Ik fietste met Vos van Geraardsbergen naar Kortrijk.

Wie in Geraardsbergen fietst, moet even De Muur op. Zo ook ik, zo ook Vos. Boven lag ik een kwartier op mijn rug naast de kapel uit te hijgen. Ik probeerde er niet te braken (dat lukte) en een Mister Choc Chocolate Caramel te eten (dat lukte maar half).

In Deftinge werden duiven gelost. In Opbrakel zag ik een groep van een dertigtal zwaluwen. Nooit eerder zag ik er in Vlaanderen zoveel bij elkaar. Aan de terreinen van F.C. Zegelsem stopte ik om dat van die duiven en die zwaluwen op te schrijven in mijn bruine boekje.

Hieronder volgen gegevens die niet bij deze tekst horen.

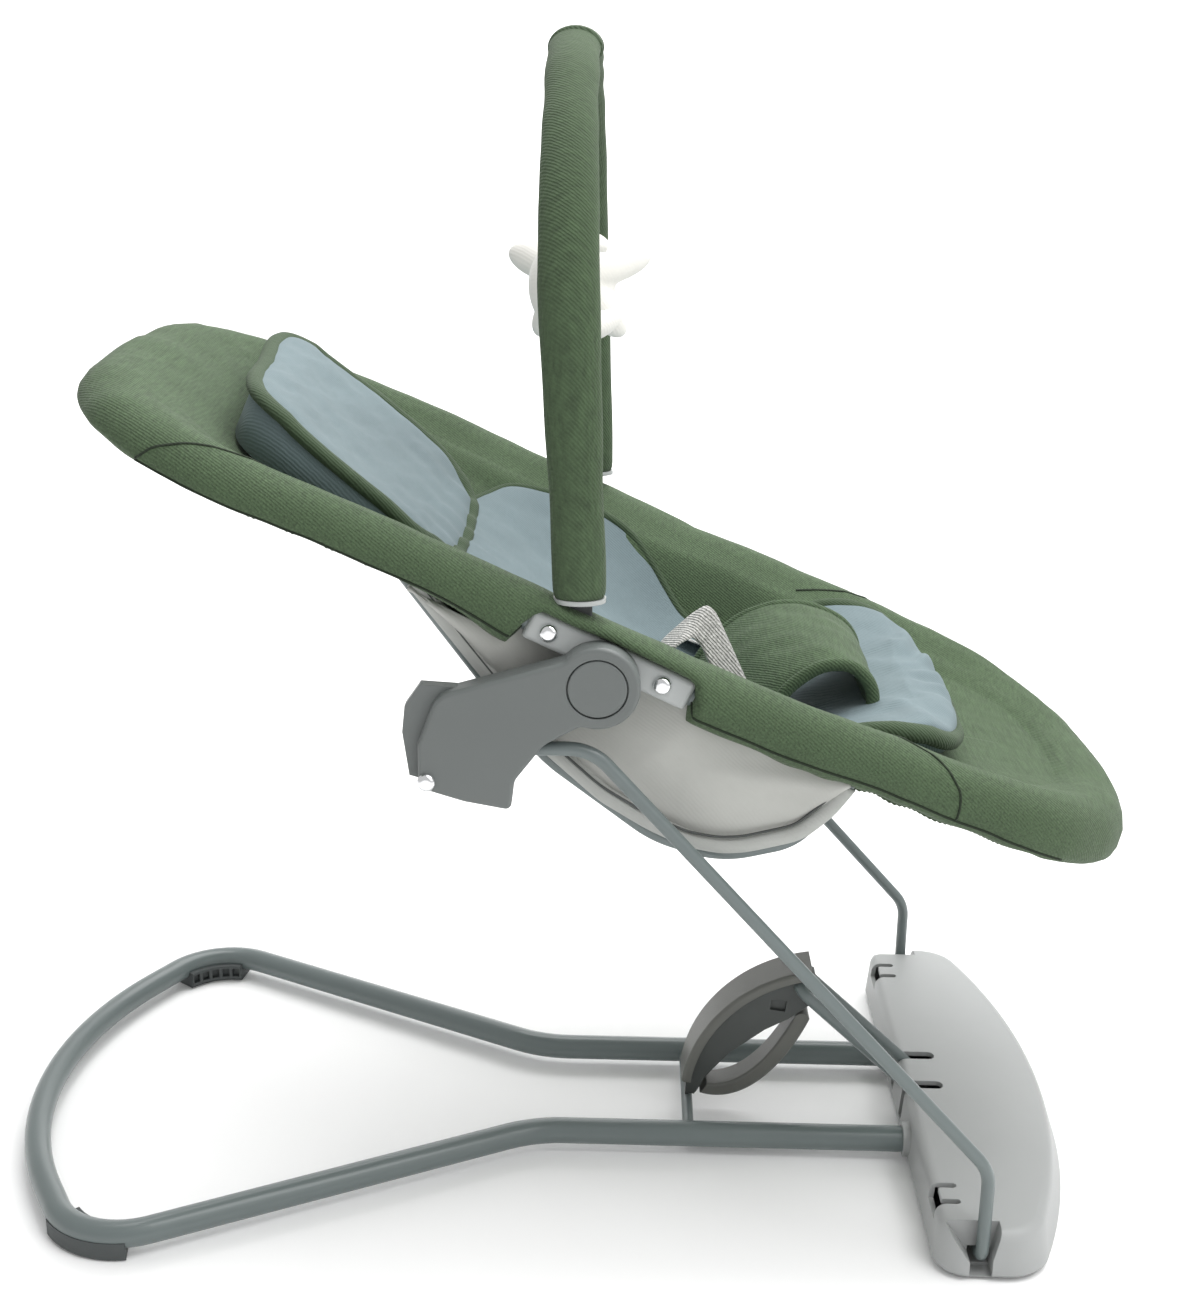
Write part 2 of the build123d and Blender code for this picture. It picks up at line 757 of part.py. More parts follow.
save(bucket_panel.part, "bucket_panel")


with BuildPart() as seat_sling:
    with BuildSketch(seat_side):
        slab(-sling_low, 0, -400, 400)
    extrude(amount=sling_half, both=True)
    # narrower at both ends, where the rim turns in
    with BuildSketch(seat_plane.offset(-150)):
        with BuildLine() as outline:
            FilletPolyline(
                *[(u, y) for u, y in ((-324, 118), (-290, 164), (190, 164), (318, 146), (381, 72))],
                *[(u, y) for u, y in ((381, -72), (318, -146), (190, -164), (-290, -164), (-324, -118))],
                radius=15,
                close=True,
            )
        make_face(outline.edges())
    extrude(amount=300, mode=Mode.INTERSECT)
save(seat_sling.part, "seat_sling")

with BuildPart() as head_pillow:
    with BuildSketch(seat_side):
        slab(gap, 22, -300, -116)
    extrude(amount=138, both=True)
    with BuildSketch(seat_plane.offset(-60)):
        with Locations((-208, 0)):
            RectangleRounded(190, 276, 40)
    extrude(amount=160, mode=Mode.INTERSECT)
save(head_pillow.part, "head_pillow")

insert_half = 122.0
with BuildPart() as body_insert:
    with BuildSketch(seat_side):
        slab(gap, 14, -115, 290)
    extrude(amount=insert_half, both=True)
save(body_insert.part, "body_insert")

# harness: a crotch band over the insert, two waist straps and a buckle
band_half = 38.0
with BuildPart() as crotch_band:
    with BuildSketch(seat_side):
        with BuildLine():
            over = Spline((112, -60.5), (128, -22), (160, 2), (196, -3), (216, -15))
            under = Spline((120, -62), (134, -27), (162, -5), (196, -10), (214, -19.5))
            Line(over @ 0, under @ 0)
            Line(over @ 1, under @ 1)
        make_face()
    extrude(amount=band_half, both=True)
save(crotch_band.part, "crotch_band")

strap_width = 25.0
for side, name in ((-1, "right"), (1, "left")):
    with BuildPart() as waist_strap:
        across = Plane(origin=seat_plane.from_local_coords((72, 0, 0)), x_dir=(0, 1, 0), z_dir=seat_u)
        with BuildSketch(across):
            with BuildLine() as outline:
                FilletPolyline(
                    *[(side * y, h) for y, h in ((168, -30), (150, -36), (112, -62), (34, -63))],
                    radius=[14, 18],
                )
            trace(outline.edges(), 2.0)
        extrude(amount=strap_width / 2, both=True)
    save(waist_strap.part, f"waist_strap_{name}")

with BuildPart() as buckle:
    with BuildSketch(seat_plane.offset(-64)):
        with Locations((72, 0)):
            RectangleRounded(40, 62, 8)
    extrude(amount=10)
    fillet(faces().sort_by(Axis.Z)[-1].edges(), 2)
save(buckle.part, "buckle")

# --- Toy bar ----------------------------------------------------------------------

bar_spring_line = 644.0
bar_half = 186.3
bar_top = bar_spring_line + bar_half
core_radius = 6.0
post_bottom = 458.0

with BuildPart() as bar_core:
    with BuildLine(Plane(origin=(post_x, 0, 0), x_dir=(0, 1, 0), z_dir=(1, 0, 0))) as route:
        Line((-bar_half, bar_foot + 14), (-bar_half, bar_spring_line))
        ThreePointArc((-bar_half, bar_spring_line), (0, bar_top), (bar_half, bar_spring_line))
        Line((bar_half, bar_spring_line), (bar_half, bar_foot + 14))
    with BuildSketch(Plane(origin=route.line @ 0, z_dir=route.line % 0)):
        Circle(core_radius)
    sweep(path=route.line)
save(bar_core.part, "bar_core")

with BuildPart() as bar_sleeve:
    with BuildLine(Plane(origin=(post_x, 0, 0), x_dir=(0, 1, 0), z_dir=(1, 0, 0))) as route:
        Line((-bar_half, bar_foot + 3), (-bar_half, bar_spring_line))
        ThreePointArc((-bar_half, bar_spring_line), (0, bar_top), (bar_half, bar_spring_line))
        Line((bar_half, bar_spring_line), (bar_half, bar_foot + 3))
    with BuildSketch(Plane(origin=route.line @ 0, x_dir=(1, 0, 0), z_dir=(0, 0, 1))):
        Ellipse(16, 11.5)
        Circle(core_radius, mode=Mode.SUBTRACT)
        RectangleRounded(14.4, 6.8, 1, mode=Mode.SUBTRACT)
    sweep(path=route.line)
save(bar_sleeve.part, "bar_sleeve")

for side, name in ((-1, "right"), (1, "left")):
    with BuildPart() as bar_post:
        with BuildSketch(Plane.XY.offset(post_bottom)):
            with Locations((post_x, side * bar_half)):
                RectangleRounded(16.4, 7.6, 1.5)
        extrude(amount=bar_foot - post_bottom)
        with BuildSketch(Plane.XY.offset(bar_foot)):
            with Locations((post_x, side * bar_half)):
                RectangleRounded(14, 6.4, 1)
        extrude(amount=14)
    save(bar_post.part, f"bar_post_{name}")
    with BuildPart() as bar_cuff:
        with BuildSketch(Plane.XY.offset(bar_foot)):
            with Locations((post_x, side * bar_half)):
                Ellipse(17, 12.5)
                RectangleRounded(14, 6.4, 1, mode=Mode.SUBTRACT)
        extrude(amount=3)
    save(bar_cuff.part, f"bar_cuff_{name}")

# --- Hanging toys -------------------------------------------------------------------

toy_x = post_x
loop_radius = 17.2
toys = {"star": (26.0, 681.0), "moon": (-34.0, 672.0)}


def bar_height(y):
    """Height of the bar's middle line at this y."""
    return bar_spring_line + (bar_half**2 - y**2) ** 0.5


for name, (y, z) in toys.items():
    # a ribbon loop round the sleeve, with its two ends sewn into the toy
    with BuildPart() as toy_ribbon:
        with BuildSketch(side_plane(y - 4)):
            with Locations((toy_x, bar_height(y))):
                Circle(loop_radius)
                Circle(loop_radius - 0.8, mode=Mode.SUBTRACT)
            with Locations((toy_x, (bar_height(y) - loop_radius + 0.4 + z + 34) / 2)):
                Rectangle(2, bar_height(y) - loop_radius + 0.4 - z - 34)
        extrude(amount=-8)
    save(toy_ribbon.part, f"{name}_ribbon")

star_points = 5
star_tip, star_notch = 50.0, 27.0
with BuildPart() as star:
    with BuildSketch(side_plane(toys["star"][0])):
        with BuildLine() as outline:
            corners = []
            for n in range(2 * star_points):
                reach = star_notch if n % 2 else star_tip
                turn = radians(90 + 180 * n / star_points)
                corners.append((toy_x + reach * cos(turn), toys["star"][1] + reach * sin(turn)))
            FilletPolyline(*corners, radius=5, close=True)
        make_face(outline.edges())
    extrude(amount=15, both=True)
    fillet(faces().filter_by(Axis.Y).edges(), 4)
save(star.part, "star")

with BuildPart() as moon:
    with BuildSketch(side_plane(toys["moon"][0])):
        with Locations((toy_x - 1, toys["moon"][1])):
            Circle(44)
        with Locations((toy_x + 15, toys["moon"][1] + 8)):
            Circle(35, mode=Mode.SUBTRACT)
        fillet(vertices().sort_by(Axis.X)[-2:], 4)
    extrude(amount=13, both=True)
    fillet(faces().filter_by(Axis.Y).edges(), 4)
save(moon.part, "moon")
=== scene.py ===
"""Baby bouncer seat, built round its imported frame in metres: +X to the foot end, +Y to the baby's left."""

import json

import bmesh
import bpy
import numpy as np
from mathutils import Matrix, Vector


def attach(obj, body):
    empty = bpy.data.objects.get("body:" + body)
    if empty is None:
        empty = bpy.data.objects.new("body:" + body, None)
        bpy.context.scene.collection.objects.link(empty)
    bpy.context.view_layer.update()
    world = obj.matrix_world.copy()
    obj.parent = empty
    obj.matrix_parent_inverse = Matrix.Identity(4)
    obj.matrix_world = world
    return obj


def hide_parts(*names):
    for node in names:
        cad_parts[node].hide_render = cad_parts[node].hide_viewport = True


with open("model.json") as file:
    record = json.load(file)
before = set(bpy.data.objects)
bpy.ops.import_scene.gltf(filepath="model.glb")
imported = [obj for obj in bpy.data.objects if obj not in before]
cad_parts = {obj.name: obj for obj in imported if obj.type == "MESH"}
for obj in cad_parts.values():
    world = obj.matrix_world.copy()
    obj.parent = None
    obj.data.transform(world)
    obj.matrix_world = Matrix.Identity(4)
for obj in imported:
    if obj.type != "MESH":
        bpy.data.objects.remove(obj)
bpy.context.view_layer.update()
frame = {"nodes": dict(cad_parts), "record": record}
nodes = frame["nodes"]
record = frame["record"]

# --- Frame, housing and fittings ------------------------------------------------------
# Painted steel tube and wire, moulded grey shells with a fine grain and softened edges,
# rubber feet, zinc screws and chrome rivets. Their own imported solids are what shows.


def effect(name, inputs, outputs):
    group = bpy.data.node_groups.new(name, "ShaderNodeTree")
    for label, kind in inputs:
        group.interface.new_socket(label, in_out="INPUT", socket_type=kind)
    for label, kind in outputs:
        group.interface.new_socket(label, in_out="OUTPUT", socket_type=kind)
    nodes_in = group.nodes.new("NodeGroupInput")
    nodes_out = group.nodes.new("NodeGroupOutput")
    return group, nodes_in.outputs, nodes_out.inputs


def math_node(tree, operation, a, b):
    node = tree.nodes.new("ShaderNodeMath")
    node.operation = operation
    for socket, value in zip(node.inputs, (a, b)):
        if isinstance(value, (int, float)):
            socket.default_value = value
        else:
            tree.links.new(value, socket)
    return node.outputs[0]


def noise_node(tree, vector, scale, detail, rough=0.6):
    node = tree.nodes.new("ShaderNodeTexNoise")
    node.inputs["Scale"].default_value = scale
    node.inputs["Detail"].default_value = detail
    node.inputs["Roughness"].default_value = rough
    tree.links.new(vector, node.inputs["Vector"])
    return node.outputs["Fac"]


def tinted(tree, colour, factor):
    """Colour times a factor, in RGB."""
    node = tree.nodes.new("ShaderNodeVectorMath")
    node.operation = "SCALE"
    tree.links.new(colour, node.inputs[0])
    tree.links.new(factor, node.inputs["Scale"])
    return node.outputs[0]


FLOAT = "NodeSocketFloat"
COLOUR = "NodeSocketColor"
VECTOR = "NodeSocketVector"
mould, given, result = effect(
    "Mould",
    [("Colour", COLOUR), ("Relief", FLOAT)],
    [("Colour", COLOUR), ("Normal", VECTOR), ("Rough", FLOAT)],
)
place = mould.nodes.new("ShaderNodeTexCoord").outputs["Object"]
fine = noise_node(mould, place, 1600.0, 2.0)
wide = noise_node(mould, place, 9.0, 3.0)
uneven = math_node(mould, "MULTIPLY", math_node(mould, "SUBTRACT", wide, 0.5), 0.16)
level = math_node(mould, "ADD", uneven, 1.0)
mould.links.new(tinted(mould, given["Colour"], level), result["Colour"])
sheen_change = math_node(mould, "MULTIPLY", wide, 0.14)
mould.links.new(math_node(mould, "ADD", sheen_change, 0.36), result["Rough"])
bump = mould.nodes.new("ShaderNodeBump")
bump.inputs["Distance"].default_value = 0.0002
mould.links.new(given["Relief"], bump.inputs["Strength"])
mould.links.new(fine, bump.inputs["Height"])
rounded = mould.nodes.new("ShaderNodeBevel")
rounded.inputs["Radius"].default_value = 0.0009
mould.links.new(rounded.outputs[0], bump.inputs["Normal"])
mould.links.new(bump.outputs[0], result["Normal"])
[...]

Ook dat van De Muur.

FC Zegelsem
In Ruien kocht ik een broodje met kipcurry bij slagerij Kurt. Ik nam geen klantenkaart. In Zwevegem keek ik naar vissers. In Kortrijk dronk ik een Gini op een terras. Ook in Kortrijk schreef ik in mijn bruine boekje:

Nog een reden om naar Kortrijk te fietsen: in de Standaard Boekhandel – ik moet stoppen met kwaadspreken over de Standaard Boekhandel – hebben ze de nieuwe Jan van Mersbergen Morgen zijn we in Pamplona. Die vond ik tot vandaag in België nelders.